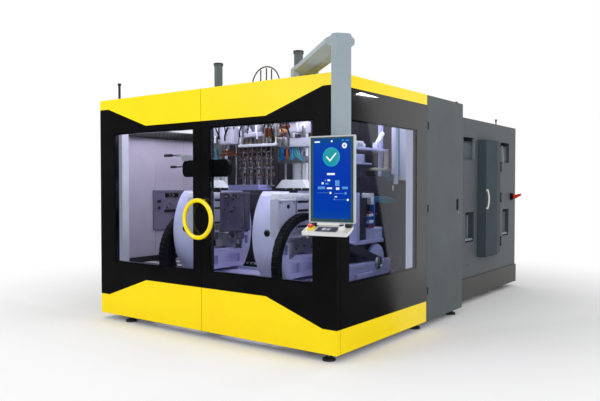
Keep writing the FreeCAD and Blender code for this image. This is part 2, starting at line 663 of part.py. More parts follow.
def clamp_chain():
    """Curved cable chain on the outer flank of the right clamp unit."""
    x0 = STATION + CLAMP_WIDTH / 2 + 12
    centre_y, centre_z = PARTING_Y - 100, 760.0
    first, last = 82.0, 205.0
    inner, outer = CHAIN_RADIUS - CHAIN_HEIGHT / 2, CHAIN_RADIUS + CHAIN_HEIGHT / 2
    step = (last - first) / CHAIN_LINKS

    def at(radius, degrees):
        angle = math.radians(degrees)
        return (x0, centre_y + radius * math.cos(angle), centre_z + radius * math.sin(angle))
    outline = []
    for n in range(CHAIN_LINKS):
        a, b = first + n * step, first + (n + 1) * step
        outline += [at(outer, a + 0.06 * step), at(outer, b - 0.16 * step),
                    at(outer - 9, b - 0.10 * step), at(outer - 9, b)]
    for n in range(CHAIN_LINKS, -1, -2):
        outline.append(at(inner, first + n * step))
    chain = prism(outline, (CHAIN_WIDTH, 0, 0))
    mounts = []
    for degrees, reach in ((124.0, 22.0), (150.0, 80.0)):
        _, y, z = at(CHAIN_RADIUS, degrees)
        mounts.append(block(x0 - 12, x0 + 4, y - 22, y + reach, z - 22, z + 22))
    return fuse([chain] + mounts)


# ---------------------------------------------------------------- blow units
PIN_PLACES = [STATION + (n - (CAVITIES - 1) / 2) * CAVITY_PITCH for n in range(CAVITIES)]
MAST_HALF = 90.0
MAST_BOTTOM = GUIDE_Z
MAST_RAIL = 14.0


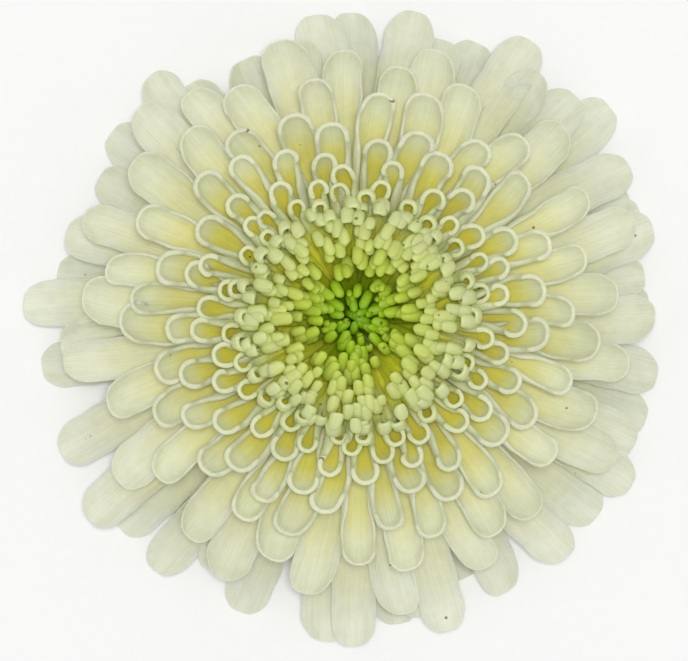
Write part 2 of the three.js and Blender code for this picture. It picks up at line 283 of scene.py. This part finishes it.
def keel_of(f):
    """The middle line of a floret's back in the plane through the axis, from root to tip."""
    start, out = receptacle_point(f["root"])
    hood_length = f["hood_length"] * f["width"]
    shares = (np.arange(HOOD_STEPS) + 0.5) / HOOD_STEPS
    angles = np.radians(f["lean"] - f["hood"] * shares ** f["curl"])
    steps = np.stack([np.sin(angles), np.cos(angles)], 1) * hood_length / HOOD_STEPS
    bend = np.cumsum(steps, 0)
    hood_start = np.array([f["reach"], f["height"]]) - bend[-1]
    lean = math.radians(f["lean"])
    pull = np.linalg.norm(start - hood_start)
    a = start - ROOT_SINK * out
    b = start + 0.4 * pull * out
    c = hood_start - 0.32 * pull * np.array([math.sin(lean), math.cos(lean)])
    t = np.linspace(0, 1, LIMB_STEPS + 1)[:, None]
    limb = a * (1 - t) ** 3 + 3 * b * t * (1 - t) ** 2 + 3 * c * t**2 * (1 - t) + hood_start * t**3
    return np.vstack([limb, hood_start + bend])


# Fine floret meshes
STATIONS = 34  # sections along a large floret
SMALL_QUILL_STATIONS = 24
FILLER_STATIONS = 22
CENTRE_STATIONS = 20
ACROSS = 13  # points across a petal, on each side of it
ROUNDING = 4  # points round each of its edges
FORM_REACHES = (5, 10, 16, 22, 30, 38, 47, 57)
TIP_CROWDING = 2.1  # over 1 the sections stand closer together towards the tip
KEEL_STEP = 0.05  # mm on each side of a section that the keel's direction is read from
FULL_WIDTH_AT = 0.75  # share of a floret's length at which it reaches its full width
LOPSIDED = 0.06  # the most by which one side of a floret is folded further than the other
GROOVES = 3  # half waves of the grooves across the face
BEND_LIMIT = 0.36  # the most that a half thickness may be, of the radius of the fold


def form_of(f):
    """The finer form of a floret, by how far out it lies: mm, degrees and shares of 1."""
    table = lambda values: float(np.interp(f["reach"], FORM_REACHES, values))
    seed = f["seed"]
    return dict(
        # Behind the hood the blade closes into a tube over this length
        gape=table([0.2, 0.4, 1.0, 5.0, 17.0, 38.0, 60.0, 90.0]) * (1 + 0.15 * spread(seed, 31)),
        # Half of the angle that a section is folded by: at the tip, in the mouth, behind, in the tube
        fold_tip=table([140, 135, 128, 128, 106, 86, 68, 52]),
        fold_side=table([150, 148, 146, 142, 128, 108, 84, 56]),
        fold_mid=table([160, 160, 158, 157, 154, 146, 130, 102]) * (1 + 0.05 * spread(seed, 32)),
        tube_fold=table([175, 175, 175, 170, 158, 146, 130, 110]),
        mouth=table([1, 1, 1, 0.85, 1.0, 1.2, 1.2, 1]),  # how much longer the mouth is than usual
        flat=table([1, 1, 1, 0.85, 0.62, 0.52, 0.48, 0.48]),  # height of a section, of a round one's
        # The toe: its length in widths, how much of the radius and of the fold is left at its end
        tip=table([0.8, 0.75, 0.65, 0.5, 0.5, 0.5, 0.55, 0.6]),
        blunt=table([0, 0, 0.25, 0.75, 0.9, 0.9, 0.8, 0.5]),
        cut=table([1, 1, 1, 0.75, 0.5, 0.45, 0.45, 0.6]),
        root=table([0.85, 0.85, 0.85, 0.72, 0.56, 0.5, 0.45, 0.42]),  # width at the root, of the full
        # Half thicknesses of the blade and of its margin, and the length over which they change
        thick=table([0.2, 0.22, 0.24, 0.27, 0.28, 0.26, 0.22, 0.16]),
        edge=table([0.2, 0.24, 0.30, 0.40, 0.48, 0.46, 0.26, 0.08]),
        lip=table([0.6, 0.7, 1.0, 1.4, 1.8, 2.0, 2.0, 1.6]),
        # The pale band inside the margin, and the length over which it fades
        band=table([0, 0, 0.15, 0.4, 0.6, 0.75, 0.8, 0.6]),
        rim=table([0.5, 0.6, 0.8, 0.9, 1.1, 1.6, 2.6, 3.6]),
        # Ripples of the width, and grooves along the face
        ripple=table([0.02, 0.06, 0.08, 0.06, 0.03, 0.02, 0.02, 0.02]),
        wave=table([1.5, 1.5, 1.5, 1.3, 1.0, 0.9, 0.9, 0.9]),
        groove=table([0.0, 0.04, 0.06, 0.07, 0.06, 0.06, 0.1, 0.14]),
    )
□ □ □
__Exercise directions__.
In the listing above, find the line with "Write part 2" and the line with "return np.vstack([limb, hood_start". Output those two lines and every line between them, exactly as written.

__Right answer__.
Write part 2 of the three.js and Blender code for this picture. It picks up at line 283 of scene.py. This part finishes it.
def keel_of(f):
    """The middle line of a floret's back in the plane through the axis, from root to tip."""
    start, out = receptacle_point(f["root"])
    hood_length = f["hood_length"] * f["width"]
    shares = (np.arange(HOOD_STEPS) + 0.5) / HOOD_STEPS
    angles = np.radians(f["lean"] - f["hood"] * shares ** f["curl"])
    steps = np.stack([np.sin(angles), np.cos(angles)], 1) * hood_length / HOOD_STEPS
    bend = np.cumsum(steps, 0)
    hood_start = np.array([f["reach"], f["height"]]) - bend[-1]
    lean = math.radians(f["lean"])
    pull = np.linalg.norm(start - hood_start)
    a = start - ROOT_SINK * out
    b = start + 0.4 * pull * out
    c = hood_start - 0.32 * pull * np.array([math.sin(lean), math.cos(lean)])
    t = np.linspace(0, 1, LIMB_STEPS + 1)[:, None]
    limb = a * (1 - t) ** 3 + 3 * b * t * (1 - t) ** 2 + 3 * c * t**2 * (1 - t) + hood_start * t**3
    return np.vstack([limb, hood_start + bend])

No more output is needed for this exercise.